Another poor phone-scoped shot...
|Long-billed Dowitcher (right)- Blenheim lagoons|
Ducks are always a regular feature at the Blenheim lagoons, even more so now that we are into mid September. Redhead, Northern Shoveler and Ruddy Duck numbers have been growing, while Blue-winged Teal are tapering off. There is often a small group of Hooded Mergansers as well as Green-winged Teal and American Wigeon. The long-staying Tundra Swan continues its lonely existence in the southeast pond and will be soon approaching its six month anniversary there. Nobody has seen it ever fly and it will likely meet its fate when the ponds freeze over in a few months.

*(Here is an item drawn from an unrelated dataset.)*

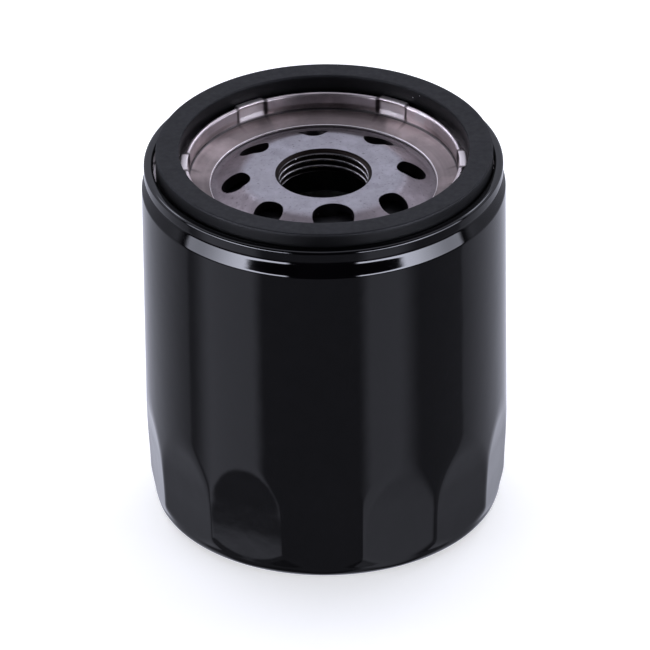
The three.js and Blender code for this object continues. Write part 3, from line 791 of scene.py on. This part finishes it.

This past Sunday, Todd Hagedorn and I stopped in for one final check at the end of a busy weekend in the Pelee area. A small group of shorebirds flushed from the muddy shore of the southeast pond. Though the group was twisting and turning, I noticed a juvenile Red-necked Phalarope with the pack. It continued to fly around for several minutes over the lagoons, providing excellent scope views! Unfortunately it never did land, though it did call at times when it was within earshot. I don’t think I’ve ever noticed one vocalize before. Usually they are just a small white blob spinning away on the far side of a lagoon. This Red-necked Phalarope had been found the day prior by Blake Mann, who had posted some photos on his blog.
The lagoons should continue to be excellent throughout the end of September, October and into November, provided the habitat remains. Certainly a worthwhile place to check out as the species composition changes frequently. Often unusual species will turn up after unsettled weather, and cold fronts can spur migration. I would love for a Ruff or Black-necked Stilt to turn up!